Eighteenth-century convention expected performers to improvise cadenzas. Mozart wrote out cadenzas for many of his concertos, not to restrict performers but to model how improvisation should relate to the preceding drama. His cadenzas don't simply display technique—they synthesize the movement's thematic arguments.

Examine Mozart's cadenza for the first movement of K. 488. It begins with the movement's gentle opening theme, then develops it through increasingly elaborate figuration. The cadenza becomes a private meditation on shared material, as if the soloist is reflecting on the conversation just concluded.

The cadenza's end brings the most collaborative moment of all: the orchestra's reentry. Mozart typically marks this with a sustained trill, the traditional signal for orchestral return. But listen to how the orchestra returns—sometimes gently completing the soloist's phrase, sometimes reasserting its presence with renewed energy. The written-out cadenza ensures this moment of reunion lands with proper dramatic weight. Improvised cadenzas risk disrupting the carefully constructed relationship, which explains why Mozart's own cadenzas remain valuable documents of his theatrical conception.

Takeaway

Even the cadenza's apparent solo freedom exists within collaborative logic—a moment of individual reflection that gains meaning only through its relationship to the larger conversation.

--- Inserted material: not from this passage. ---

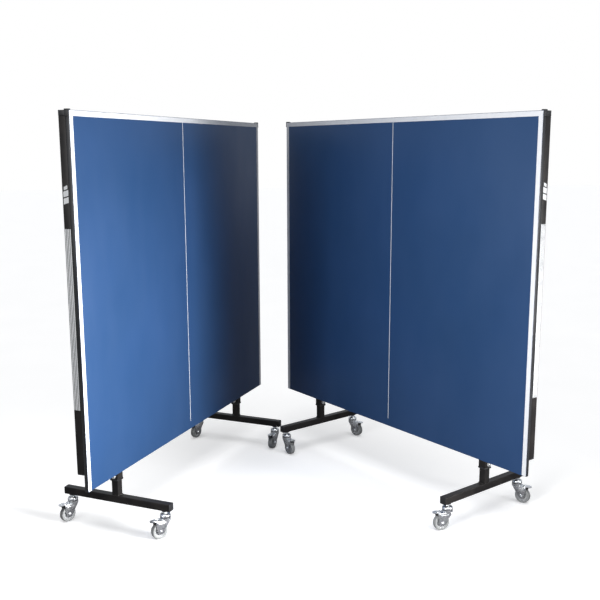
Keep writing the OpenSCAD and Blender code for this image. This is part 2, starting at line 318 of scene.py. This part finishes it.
# ---------------------------------------------------------------- mesh building
class Piece:
    """A mesh being built in millimetres under a matrix, with a material per part."""

    def __init__(self, name, matrix):
        self.name = name
        self.matrix = matrix @ Matrix.Scale(MM, 4)
        self.verts = []
        self.faces = []
        self.index = []
        self.mats = []

    def slot_of(self, mat):
        if mat not in self.mats:
            self.mats.append(mat)
        return self.mats.index(mat)

    def add(self, verts, faces, mat, m=None):
        base = len(self.verts)
        full = self.matrix @ m if m is not None else self.matrix
        self.verts += [full @ Vector(v) for v in verts]
        mats = mat if isinstance(mat, list) else [mat] * len(faces)
        for f, mt in zip(faces, mats):
            self.faces.append([base + i for i in f])
            self.index.append(self.slot_of(mt))

    def add_bm(self, bm, mat, m=None, pick=None):
        bm.normal_update()
        bm.verts.index_update()
        verts = [v.co.copy() for v in bm.verts]
        faces = [[v.index for v in f.verts] for f in bm.faces]
        mats = [pick(f) for f in bm.faces] if pick else mat
        self.add(verts, faces, mats, m)
        bm.free()

    def build(self, body, *nodes, angle=38.0, slot=None):
        mesh = bpy.data.meshes.new(self.name)
        mesh.from_pydata(self.verts, [], self.faces)
        for mat in self.mats:
            mesh.materials.append(mat)
        mesh.polygons.foreach_set("material_index", self.index)
        mesh.polygons.foreach_set("use_smooth", [True] * len(self.faces))
        bm = bmesh.new()
        bm.from_mesh(mesh)
        bmesh.ops.recalc_face_normals(bm, faces=bm.faces)
        for e in bm.edges:
            if len(e.link_faces) == 2 and e.calc_face_angle(0.0) > math.radians(angle):
                e.smooth = False
        bm.to_mesh(mesh)
        bm.free()
        mesh.update()
        obj = bpy.data.objects.new(self.name, mesh)
        bpy.context.scene.collection.objects.link(obj)
        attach(obj, body)
        if nodes:
            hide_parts(*nodes)
        return obj


def ease(bm, edges, r, seg):
    bmesh.ops.bevel(bm, geom=edges, offset=r, segments=seg, profile=0.5, affect="EDGES",
                    clamp_overlap=True)


def box_bm(lo, hi, r=0.0, seg=2):
    """A box from its lowest to its highest corner, its edges rounded by r."""
    bm = bmesh.new()
    bmesh.ops.create_cube(bm, size=1.0)
    for v in bm.verts:
        for i in range(3):
            v.co[i] = lo[i] if v.co[i] < 0 else hi[i]
    if r > 0:
        ease(bm, list(bm.edges), r, seg)
    return bm


def prism_bm(outline, z0, z1, r=0.0, seg=2):
    """A 2-D outline in XY extruded along Z, its two rims rounded by r."""
    bm = bmesh.new()
    low = [bm.verts.new((x, y, z0)) for x, y in outline]
    high = [bm.verts.new((x, y, z1)) for x, y in outline]
    bm.faces.new(low[::-1])
    bm.faces.new(high)
    n = len(outline)
    rims = []
    for i in range(n):
        j = (i + 1) % n
        bm.faces.new((low[i], low[j], high[j], high[i]))
    bm.edges.ensure_lookup_table()
    for e in bm.edges:
        a, b = e.verts
        if abs(a.co.z - b.co.z) < 1e-6:
            rims.append(e)
    if r > 0:
        ease(bm, rims, r, seg)
    return bm


def lathe(profile, steps=40):
    """(radius, height) pairs turned about Z."""
    verts, faces, rings = [], [], []
    for r, h in profile:
        if r < 1e-6:
            rings.append([len(verts)])
            verts.append((0.0, 0.0, h))
        else:
            rings.append(list(range(len(verts), len(verts) + steps)))
            for i in range(steps):
                a = 2 * math.pi * i / steps
                verts.append((r * math.cos(a), r * math.sin(a), h))
    for a, b in zip(rings, rings[1:]):
        for i in range(steps):
            j = (i + 1) % steps
            if len(a) == 1 and len(b) == 1:
                continue
            if len(a) == 1:
                faces.append((a[0], b[i], b[j]))
            elif len(b) == 1:
                faces.append((a[i], a[j], b[0]))
            else:
                faces.append((a[i], a[j], b[j], b[i]))
    return verts, faces


def rod(r, h0, h1, edge=0.6):
    """Profile of a solid round bar with eased rims."""
    return [(0, h0), (r - edge, h0), (r - edge * 0.3, h0 + edge * 0.3), (r, h0 + edge),
            (r, h1 - edge), (r - edge * 0.3, h1 - edge * 0.3), (r - edge, h1), (0, h1)]


def hull2d(pts):
    pts = sorted(set((round(x, 4), round(y, 4)) for x, y in pts))

    def side(seq):
        out = []
        for p in seq:
            while len(out) > 1 and ((out[-1][0] - out[-2][0]) * (p[1] - out[-2][1])
                                    - (out[-1][1] - out[-2][1]) * (p[0] - out[-2][0])) <= 0:
                out.pop()
            out.append(p)
        return out[:-1]

    return side(pts) + side(pts[::-1])


def arc(cx, cy, r, a0=0.0, a1=360.0, n=28):
    return [(cx + r * math.cos(math.radians(a0 + (a1 - a0) * i / n)),
             cy + r * math.sin(math.radians(a0 + (a1 - a0) * i / n))) for i in range(n + 1)]


def axis_matrix(origin, direction):
    """Z of the part turned to a direction, at an origin."""
    d = Vector(direction).normalized()
    return Matrix.Translation(Vector(origin)) @ d.to_track_quat("Z", "Y").to_matrix().to_4x4()


def hexagon(r):
    return [(r * math.cos(math.radians(60 * i)), r * math.sin(math.radians(60 * i))) for i in range(6)]


def bolt_head(p, origin, direction, size=6.5, height=5.0, washer=9.0, mat=None):
    mat = mat or ZINC
    m = axis_matrix(origin, direction)
    v, f = lathe(rod(washer, 0.0, 1.6, 0.4), 32)
    p.add(v, f, mat, m)
    p.add_bm(prism_bm(hexagon(size), 1.6, 1.6 + height, 0.5), mat, m)
    v, f = lathe(rod(size * 0.55, 1.6 + height - 0.4, 1.6 + height + 1.2, 0.5), 24)
    p.add(v, f, mat, m)


def screw_head(p, origin, direction, r=4.2, mat=None):
    """Pan head with a cross recess, the recess drawn as two black bars: painted shade."""
    mat = mat or ZINC
    m = axis_matrix(origin, direction)
    head = [(0, -0.5), (r, -0.5), (r, 0.4), (r * 0.86, 1.3), (r * 0.55, 1.9), (r * 0.2, 2.1), (0, 2.1)]
    v, f = lathe(head, 20)
    p.add(v, f, mat, m)
    # the cross recess is not cut: two black bars on the head stand in for the shade inside it, painted shade
    for turn in (0, 90):
        c = m @ Matrix.Rotation(math.radians(turn + 20), 4, "Z")
        p.add_bm(box_bm((-r * 0.5, -0.4, 1.7), (r * 0.5, 0.4, 2.2), 0.1, 1), BLACK, c)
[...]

Mozart's piano concertos reward a specific kind of attention: listening for relationship rather than solo virtuosity. The piano isn't merely accompanied—it participates in genuine dramatic exchange with orchestral forces that have their own musical personalities.

This dialogic conception influenced generations of composers. Beethoven's concertos intensify the conflict; Brahms deepens the collaboration. But Mozart established the template: two distinct voices creating meaning through interaction.

Next time you hear a Mozart piano concerto, track the conversation. Notice when orchestra and soloist agree, when they argue, when one listens while the other speaks. You'll hear not just beautiful music but theatrical intelligence—drama enacted through purely musical means.